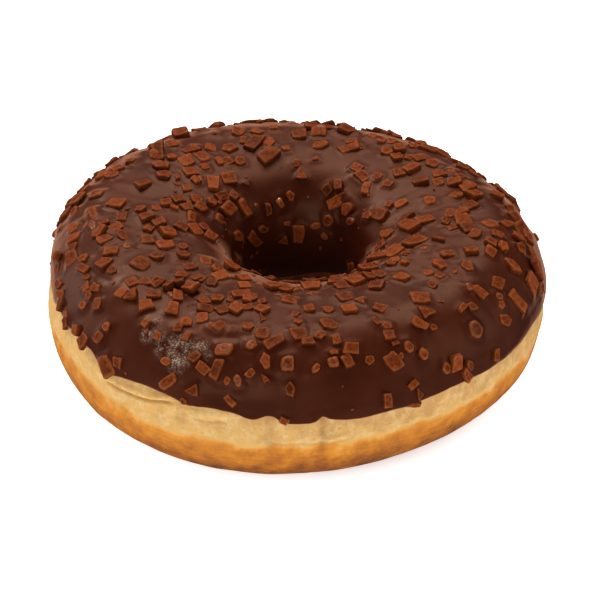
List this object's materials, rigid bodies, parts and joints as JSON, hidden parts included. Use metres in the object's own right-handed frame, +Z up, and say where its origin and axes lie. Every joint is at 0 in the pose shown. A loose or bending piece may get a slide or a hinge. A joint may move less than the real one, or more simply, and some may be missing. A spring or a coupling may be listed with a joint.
{
  "type": "doughnut",
  "caption": "Ring doughnut with a hole through its middle, a smooth cap of dark chocolate icing over its upper half and small chocolate pieces scattered on the icing.",
  "frame": {"origin": "middle of the footprint on the surface that the doughnut lies on", "axes": "+Z up along the axis of the hole, +X to the viewer's right, and +Y away from the viewer"},
  "size_m": [0.0935, 0.0904, 0.0334],
  "materials": {
    "golden_dough": "matte",
    "chocolate_icing": "satin",
    "milk_chocolate": "satin"
  },
  "bodies": {
    "root": {"dough_ring": "golden_dough", "chocolate_icing": "chocolate_icing"}
  },
  "joints": []
}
□ □ □
* **Direction**:
Extract the data in full. Keep it word for word.

* **Written solution**:
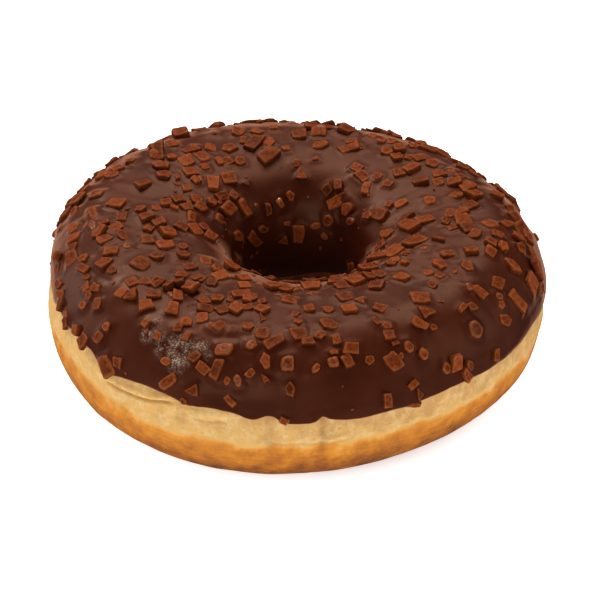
List this object's materials, rigid bodies, parts and joints as JSON, hidden parts included. Use metres in the object's own right-handed frame, +Z up, and say where its origin and axes lie. Every joint is at 0 in the pose shown. A loose or bending piece may get a slide or a hinge. A joint may move less than the real one, or more simply, and some may be missing. A spring or a coupling may be listed with a joint.
{
  "type": "doughnut",
  "caption": "Ring doughnut with a hole through its middle, a smooth cap of dark chocolate icing over its upper half and small chocolate pieces scattered on the icing.",
  "frame": {"origin": "middle of the footprint on the surface that the doughnut lies on", "axes": "+Z up along the axis of the hole, +X to the viewer's right, and +Y away from the viewer"},
  "size_m": [0.0935, 0.0904, 0.0334],
  "materials": {
    "golden_dough": "matte",
    "chocolate_icing": "satin",
    "milk_chocolate": "satin"
  },
  "bodies": {
    "root": {"dough_ring": "golden_dough", "chocolate_icing": "chocolate_icing"}
  },
  "joints": []
}